_TASK PROMPT_
Quote the data below in full, please, without altering anything.

====== DATA ROWS

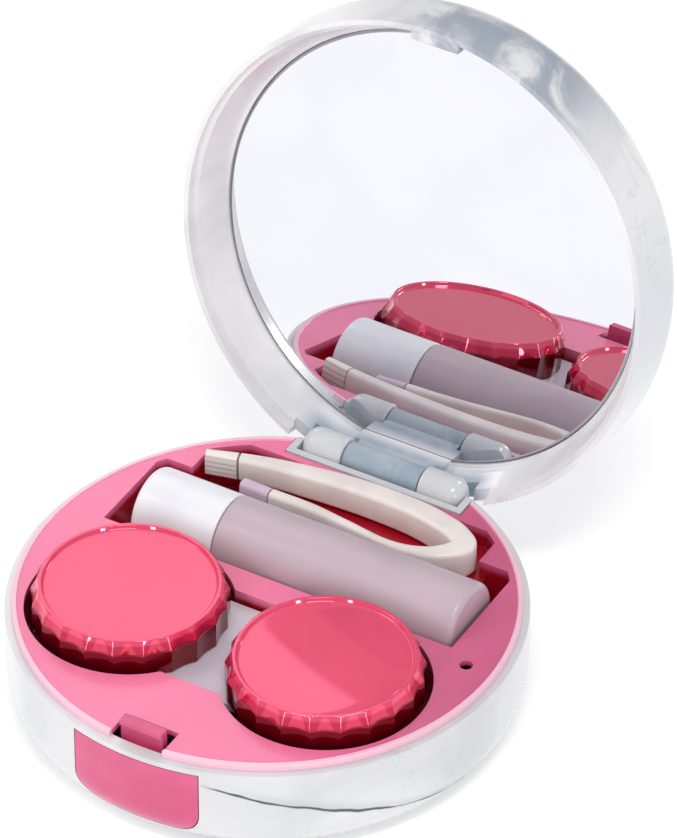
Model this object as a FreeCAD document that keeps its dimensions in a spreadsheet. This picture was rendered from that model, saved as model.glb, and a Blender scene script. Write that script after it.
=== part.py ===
import FreeCAD, Part
import Sketcher
import math
import os
from types import SimpleNamespace

# Round travel case for contact lenses: a hinged two-shell compact with a mirror in its lid and a moulded
# tray that holds a twin lens case, a solution bottle and a pair of lens tweezers.
# Frame: origin at the centre of the base's flat underside, +Z up, +Y towards the hinge, -Y towards the latch.
# The lid is modelled shut and then turned open about the hinge by its sub-parts' Placement.

doc = FreeCAD.newDocument("LensCase")
sheet = doc.addObject("Spreadsheet::Sheet", "Sizes")

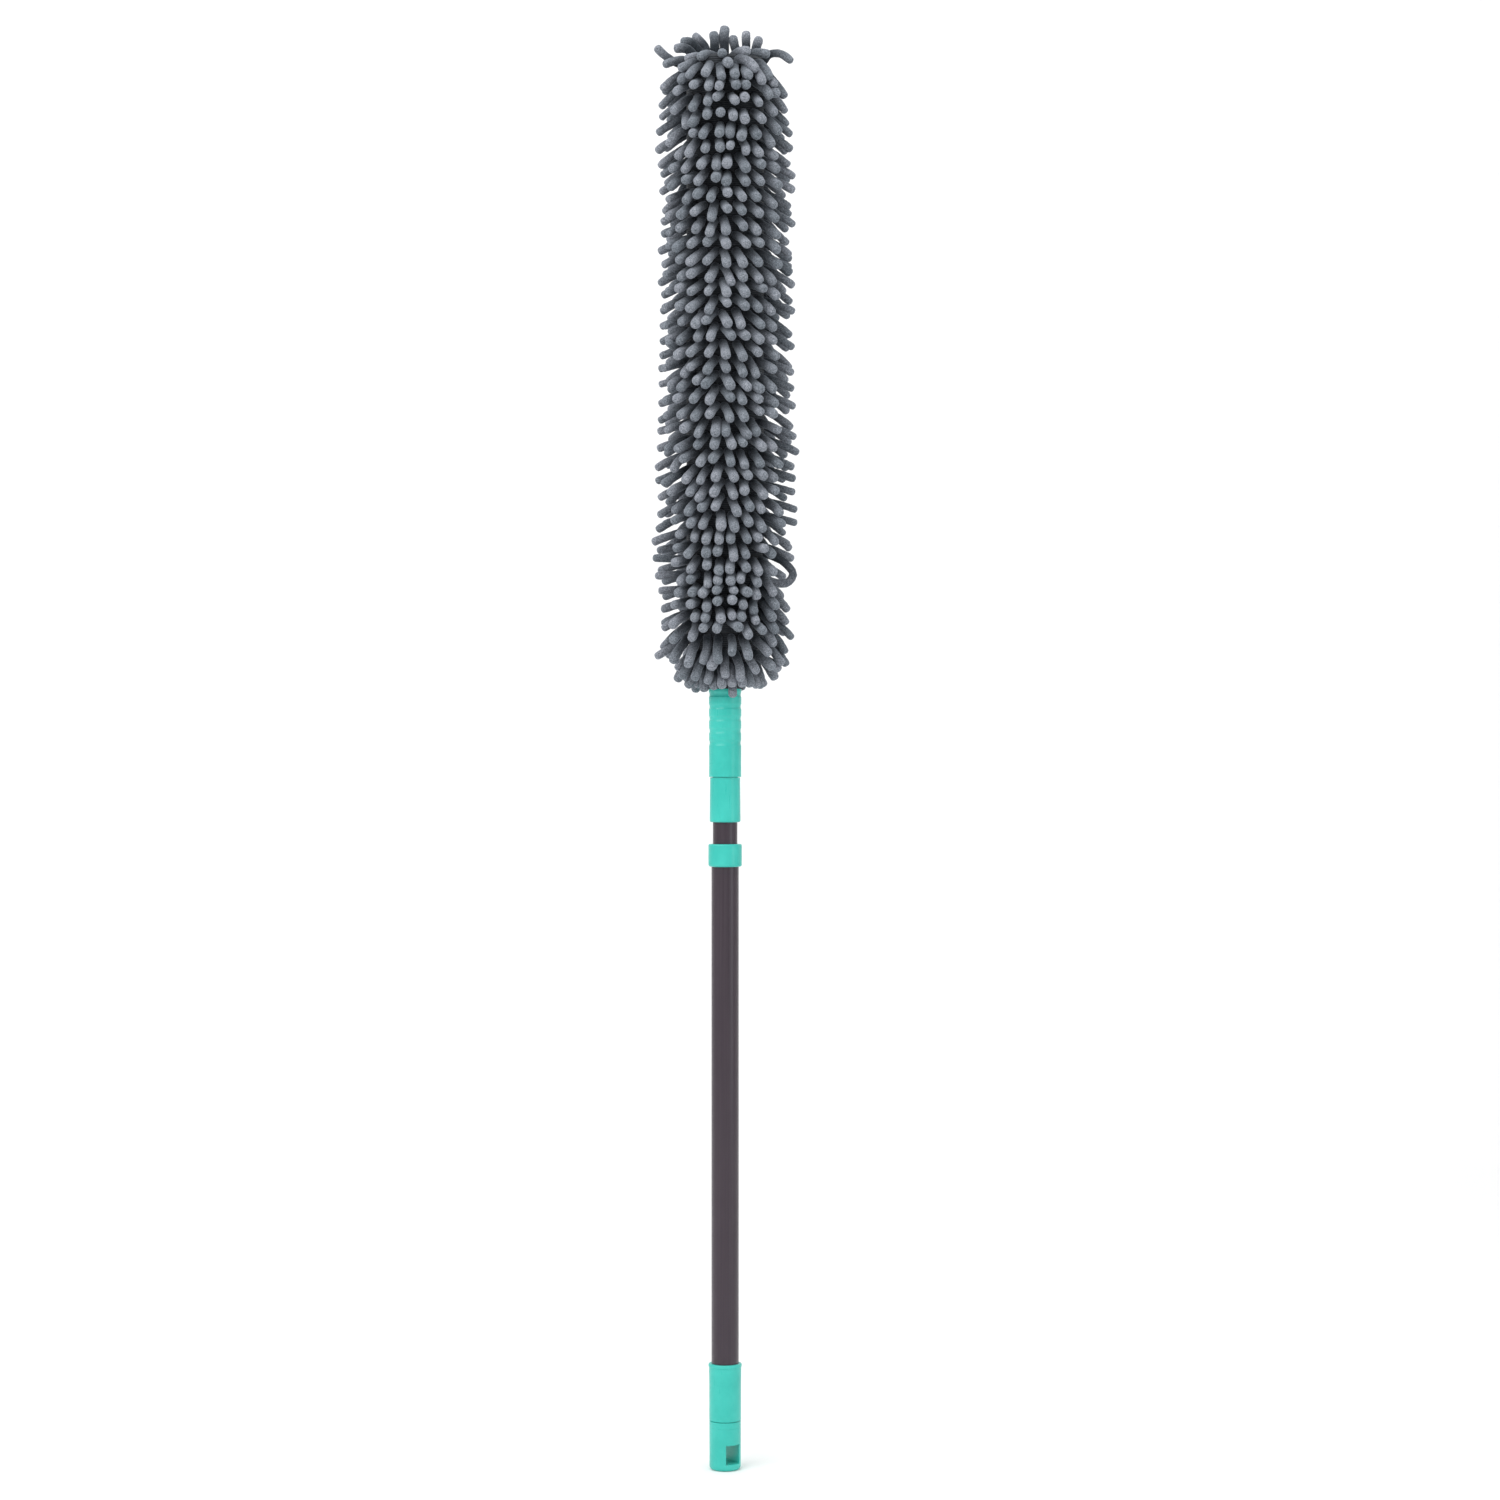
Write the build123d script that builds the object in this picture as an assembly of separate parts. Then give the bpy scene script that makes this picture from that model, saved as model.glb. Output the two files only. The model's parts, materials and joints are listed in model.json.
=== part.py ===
from build123d import *
import os

# Extending feather duster: a two-section telescopic pole, a ribbed hand grip that plugs onto
# it, and a long bendable head under a tufted chenille cover.
# Millimetres. +Z runs up the pole towards the head, and the origin is on the pole's axis at
# the bottom of the hanging cap. +X is the wide way of the head and +Y its thin way.
# Each piece is written to its own STEP file, and each length of the bendable head is a body
# that turns about X on the one below it.

os.makedirs("parts", exist_ok=True)

# ---- driving dimensions -------------------------------------------------------------------
FIT = 0.05          # radial gap of a pressed or glued fit
RUNNING = 0.1       # radial gap of a sliding or turning fit
SEAM = 0.4          # open line between two mouldings

POLE_R = 11.0       # outer pole section
INNER_R = 9.9       # inner pole section
TUBE_WALL = 0.5
SLOT_ANGLE = 35.0   # the hanging slot points this far round from the front, towards +X

HANGER_TOP = 39.1   # the hanging cap's shoulder
SLEEVE_TOP = 85.1   # the end sleeve's upper lip
COLLAR_LOW, COLLAR_TOP = 484.2, 502.5
ADAPTER_LOW, ADAPTER_TOP = 520.0, 556.0
GRIP_TOP = 634.0
COVER_LOW = 640.0   # the tufted cover's lower panel

LENGTHS = 8         # lengths that the bendable head is cut into
ROWS = 5            # rows of tufts on each length
ROW_PITCH = 12.3
LENGTH = ROWS * ROW_PITCH
COVER_TOP = COVER_LOW + LENGTHS * LENGTH

BACKING = (31.0, 21.0)   # half width and half depth of the cover's knitted backing
BACKING_WALL = 1.6
TUFTS = (52.0, 42.0)     # half width and half depth out to the tips of the tufts
TUFT_ROW = 3.0           # thickness of one row of tufts
FOAM = (28.5, 17.0)      # half width and half depth of the foam blocks
WIRE_R = 1.6
WIRE_X = 7.0             # each leg of the wire hairpin is this far from the axis

BACKING_GAP = 2.6   # how far each of these stops short of a bend line
FOAM_GAP = 2.2
WIRE_GAP = 0.35


# ---- helpers ------------------------------------------------------------------------------
def tube(outer, inner, low, high, x=0.0):
    """A round tube along Z, or a rod where inner is 0."""
    body = Pos(x, 0, (low + high) / 2) * Cylinder(outer, high - low)
    if inner:
        body -= Pos(x, 0, (low + high) / 2) * Cylinder(inner, high - low)
    return body


def turned(*points):
    """A solid of revolution about Z from an outline of (radius, z) points."""
    outline = Polyline(*[(r, 0, z) for r, z in points], close=True)
    return revolve(make_face(outline), Axis.Z, 360)


def oval(half, low, high):
    """An upright prism of elliptical section."""
    return Pos(0, 0, low) * extrude(Ellipse(*half), high - low)


def gathered(low_half, low, high_half, high):
    """An upright oval solid that widens from its lower section to its upper one."""
    sections = [Pos(0, 0, low) * Ellipse(*low_half), Pos(0, 0, high) * Ellipse(*high_half)]
    return loft(sections, ruled=True)


def inset(half, by):
    return (half[0] - by, half[1] - by)


def rounded(body, radius, z, at_radius):
    """Rounds the circular edge of that height and radius."""
    def fits(edge):
        middle = edge.arc_center
        return abs(middle.Z - z) < 1e-3 and abs(edge.radius - at_radius) < 1e-3
    edges = [e for e in body.edges().filter_by(GeomType.CIRCLE) if fits(e)]
    return fillet(edges, radius)


# ---- outer pole section -------------------------------------------------------------------
SEAT = 46.2                    # the outer tube stands on the end sleeve's ledge here
OUTER_TUBE_TOP = COLLAR_TOP - 3.0
PLUG_TOP = 57.3                # the inner section rests here when the pole is closed
NECK_R, BEAD_R = 10.3, 10.6    # the hanging cap's snap neck
BEAD_LOW, BEAD_HIGH = 41.5, 42.5
SLEEVE_R = 12.8


def make_outer_tube():
    return tube(POLE_R, POLE_R - TUBE_WALL, SEAT, OUTER_TUBE_TOP)


def make_collar():
    """A cap over the tube's mouth: a skirt outside it, and a guide bush inside it."""
    outer, guide = 13.5, INNER_R + RUNNING
    socket, bush = POLE_R + FIT, POLE_R - TUBE_WALL - FIT
    top = OUTER_TUBE_TOP + FIT
    body = turned(
        (socket, COLLAR_LOW), (outer, COLLAR_LOW), (outer, COLLAR_TOP), (guide, COLLAR_TOP),
        (guide, COLLAR_LOW + 2), (bush, COLLAR_LOW + 2), (bush, top), (socket, top),
    )
    body = rounded(body, 1.4, COLLAR_TOP, outer)
    return rounded(body, 1.8, COLLAR_LOW, outer)


def make_end_sleeve():
    """Holds the outer tube from above and the turning hanging cap from below."""
    low, lip_r, lip_low = HANGER_TOP + SEAM, 13.4, SLEEVE_TOP - 2.4
    neck, groove, socket = NECK_R + RUNNING, BEAD_R + RUNNING + FIT, POLE_R + FIT
    body = turned(
        (neck, low), (SLEEVE_R - 0.3, low), (SLEEVE_R, low + 0.3), (SLEEVE_R, 68),
        (SLEEVE_R + 0.2, lip_low - 0.4), (lip_r, lip_low), (lip_r, SLEEVE_TOP),
        (socket, SLEEVE_TOP), (socket, SEAT), (neck, SEAT), (neck, BEAD_HIGH + 0.3),
        (groove, BEAD_HIGH + 0.3), (groove, BEAD_LOW - 0.3), (neck, BEAD_LOW - 0.3),
    )
    return rounded(body, 1.1, SLEEVE_TOP, lip_r)


def make_end_plug():
    """A cup pressed into the outer tube, which the closed inner section stands on."""
    outer = POLE_R - TUBE_WALL - FIT
    wall, floor = 1.6, 2.5
    return turned(
        (outer - wall, SEAT + 0.2), (outer, SEAT + 0.2), (outer, PLUG_TOP),
        (2.5, PLUG_TOP), (2.5, PLUG_TOP - floor), (outer - wall, PLUG_TOP - floor),
    )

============

_THE SOLUTION_
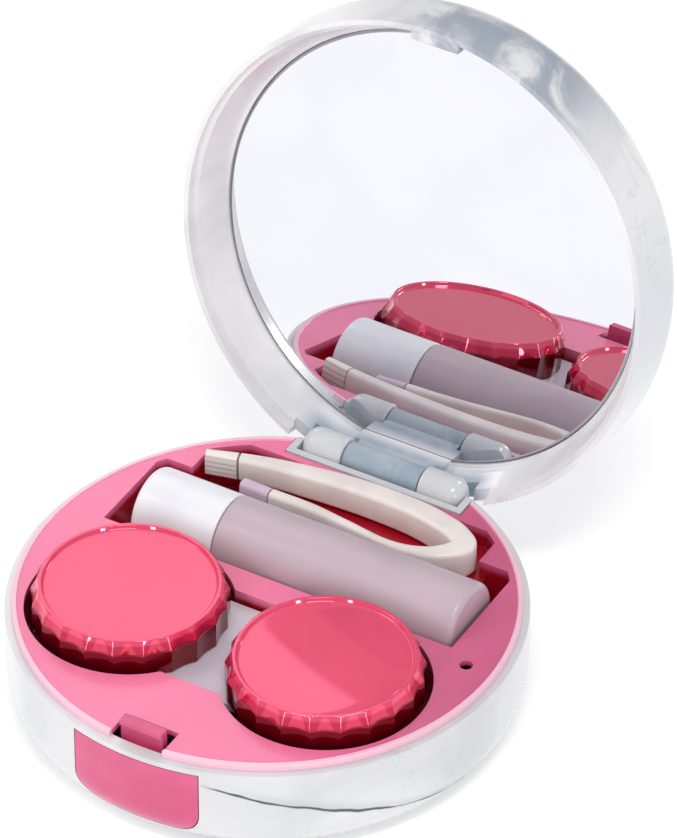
Model this object as a FreeCAD document that keeps its dimensions in a spreadsheet. This picture was rendered from that model, saved as model.glb, and a Blender scene script. Write that script after it.
=== part.py ===
import FreeCAD, Part
import Sketcher
import math
import os
from types import SimpleNamespace

# Round travel case for contact lenses: a hinged two-shell compact with a mirror in its lid and a moulded
# tray that holds a twin lens case, a solution bottle and a pair of lens tweezers.
# Frame: origin at the centre of the base's flat underside, +Z up, +Y towards the hinge, -Y towards the latch.
# The lid is modelled shut and then turned open about the hinge by its sub-parts' Placement.

doc = FreeCAD.newDocument("LensCase")
sheet = doc.addObject("Spreadsheet::Sheet", "Sizes")

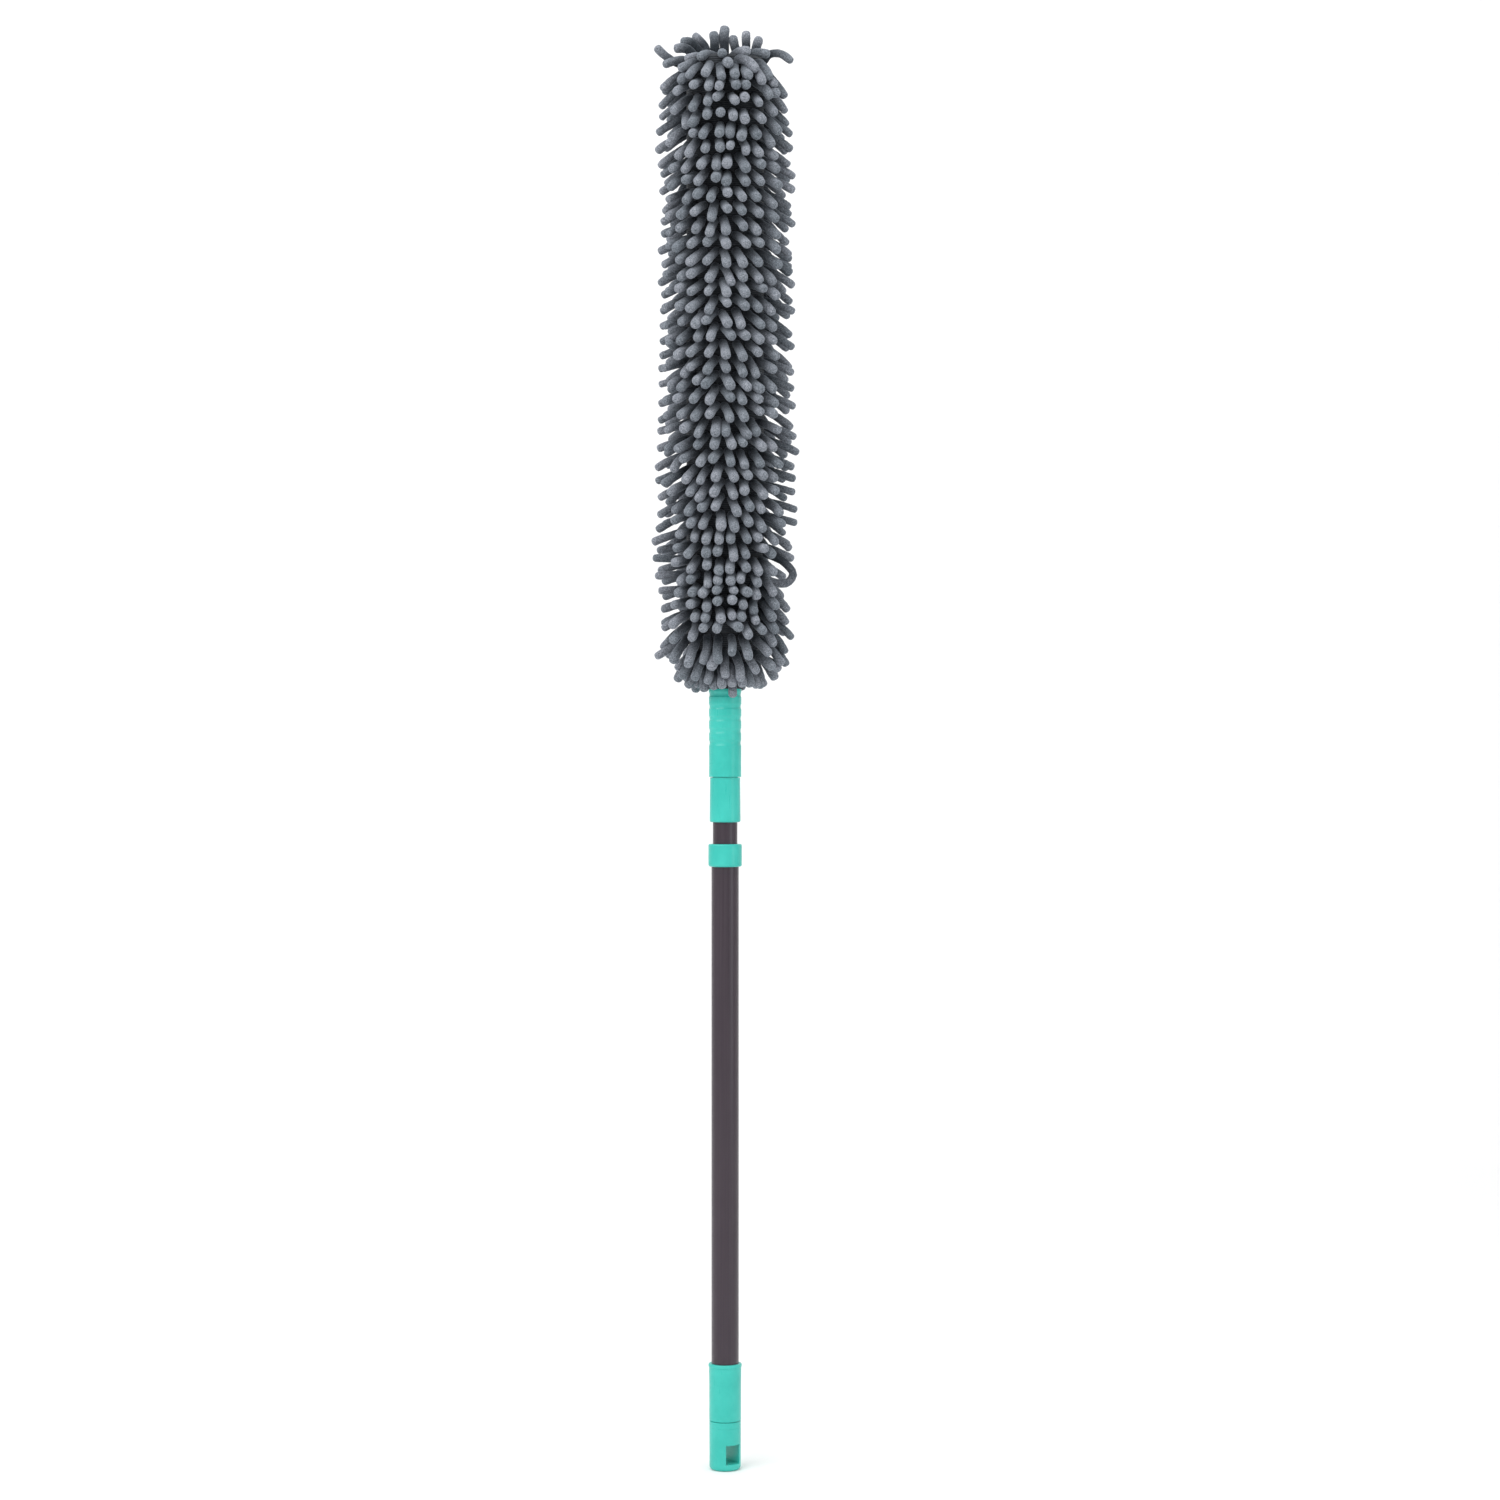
Write the build123d script that builds the object in this picture as an assembly of separate parts. Then give the bpy scene script that makes this picture from that model, saved as model.glb. Output the two files only. The model's parts, materials and joints are listed in model.json.
=== part.py ===
from build123d import *
import os

# Extending feather duster: a two-section telescopic pole, a ribbed hand grip that plugs onto
# it, and a long bendable head under a tufted chenille cover.
# Millimetres. +Z runs up the pole towards the head, and the origin is on the pole's axis at
# the bottom of the hanging cap. +X is the wide way of the head and +Y its thin way.
# Each piece is written to its own STEP file, and each length of the bendable head is a body
# that turns about X on the one below it.

os.makedirs("parts", exist_ok=True)

# ---- driving dimensions -------------------------------------------------------------------
FIT = 0.05          # radial gap of a pressed or glued fit
RUNNING = 0.1       # radial gap of a sliding or turning fit
SEAM = 0.4          # open line between two mouldings

POLE_R = 11.0       # outer pole section
INNER_R = 9.9       # inner pole section
TUBE_WALL = 0.5
SLOT_ANGLE = 35.0   # the hanging slot points this far round from the front, towards +X

HANGER_TOP = 39.1   # the hanging cap's shoulder
SLEEVE_TOP = 85.1   # the end sleeve's upper lip
COLLAR_LOW, COLLAR_TOP = 484.2, 502.5
ADAPTER_LOW, ADAPTER_TOP = 520.0, 556.0
GRIP_TOP = 634.0
COVER_LOW = 640.0   # the tufted cover's lower panel

LENGTHS = 8         # lengths that the bendable head is cut into
ROWS = 5            # rows of tufts on each length
ROW_PITCH = 12.3
LENGTH = ROWS * ROW_PITCH
COVER_TOP = COVER_LOW + LENGTHS * LENGTH

BACKING = (31.0, 21.0)   # half width and half depth of the cover's knitted backing
BACKING_WALL = 1.6
TUFTS = (52.0, 42.0)     # half width and half depth out to the tips of the tufts
TUFT_ROW = 3.0           # thickness of one row of tufts
FOAM = (28.5, 17.0)      # half width and half depth of the foam blocks
WIRE_R = 1.6
WIRE_X = 7.0             # each leg of the wire hairpin is this far from the axis

BACKING_GAP = 2.6   # how far each of these stops short of a bend line
FOAM_GAP = 2.2
WIRE_GAP = 0.35


# ---- helpers ------------------------------------------------------------------------------
def tube(outer, inner, low, high, x=0.0):
    """A round tube along Z, or a rod where inner is 0."""
    body = Pos(x, 0, (low + high) / 2) * Cylinder(outer, high - low)
    if inner:
        body -= Pos(x, 0, (low + high) / 2) * Cylinder(inner, high - low)
    return body


def turned(*points):
    """A solid of revolution about Z from an outline of (radius, z) points."""
    outline = Polyline(*[(r, 0, z) for r, z in points], close=True)
    return revolve(make_face(outline), Axis.Z, 360)


def oval(half, low, high):
    """An upright prism of elliptical section."""
    return Pos(0, 0, low) * extrude(Ellipse(*half), high - low)


def gathered(low_half, low, high_half, high):
    """An upright oval solid that widens from its lower section to its upper one."""
    sections = [Pos(0, 0, low) * Ellipse(*low_half), Pos(0, 0, high) * Ellipse(*high_half)]
    return loft(sections, ruled=True)


def inset(half, by):
    return (half[0] - by, half[1] - by)


def rounded(body, radius, z, at_radius):
    """Rounds the circular edge of that height and radius."""
    def fits(edge):
        middle = edge.arc_center
        return abs(middle.Z - z) < 1e-3 and abs(edge.radius - at_radius) < 1e-3
    edges = [e for e in body.edges().filter_by(GeomType.CIRCLE) if fits(e)]
    return fillet(edges, radius)


# ---- outer pole section -------------------------------------------------------------------
SEAT = 46.2                    # the outer tube stands on the end sleeve's ledge here
OUTER_TUBE_TOP = COLLAR_TOP - 3.0
PLUG_TOP = 57.3                # the inner section rests here when the pole is closed
NECK_R, BEAD_R = 10.3, 10.6    # the hanging cap's snap neck
BEAD_LOW, BEAD_HIGH = 41.5, 42.5
SLEEVE_R = 12.8


def make_outer_tube():
    return tube(POLE_R, POLE_R - TUBE_WALL, SEAT, OUTER_TUBE_TOP)


def make_collar():
    """A cap over the tube's mouth: a skirt outside it, and a guide bush inside it."""
    outer, guide = 13.5, INNER_R + RUNNING
    socket, bush = POLE_R + FIT, POLE_R - TUBE_WALL - FIT
    top = OUTER_TUBE_TOP + FIT
    body = turned(
        (socket, COLLAR_LOW), (outer, COLLAR_LOW), (outer, COLLAR_TOP), (guide, COLLAR_TOP),
        (guide, COLLAR_LOW + 2), (bush, COLLAR_LOW + 2), (bush, top), (socket, top),
    )
    body = rounded(body, 1.4, COLLAR_TOP, outer)
    return rounded(body, 1.8, COLLAR_LOW, outer)


def make_end_sleeve():
    """Holds the outer tube from above and the turning hanging cap from below."""
    low, lip_r, lip_low = HANGER_TOP + SEAM, 13.4, SLEEVE_TOP - 2.4
    neck, groove, socket = NECK_R + RUNNING, BEAD_R + RUNNING + FIT, POLE_R + FIT
    body = turned(
        (neck, low), (SLEEVE_R - 0.3, low), (SLEEVE_R, low + 0.3), (SLEEVE_R, 68),
        (SLEEVE_R + 0.2, lip_low - 0.4), (lip_r, lip_low), (lip_r, SLEEVE_TOP),
        (socket, SLEEVE_TOP), (socket, SEAT), (neck, SEAT), (neck, BEAD_HIGH + 0.3),
        (groove, BEAD_HIGH + 0.3), (groove, BEAD_LOW - 0.3), (neck, BEAD_LOW - 0.3),
    )
    return rounded(body, 1.1, SLEEVE_TOP, lip_r)


def make_end_plug():
    """A cup pressed into the outer tube, which the closed inner section stands on."""
    outer = POLE_R - TUBE_WALL - FIT
    wall, floor = 1.6, 2.5
    return turned(
        (outer - wall, SEAT + 0.2), (outer, SEAT + 0.2), (outer, PLUG_TOP),
        (2.5, PLUG_TOP), (2.5, PLUG_TOP - floor), (outer - wall, PLUG_TOP - floor),
    )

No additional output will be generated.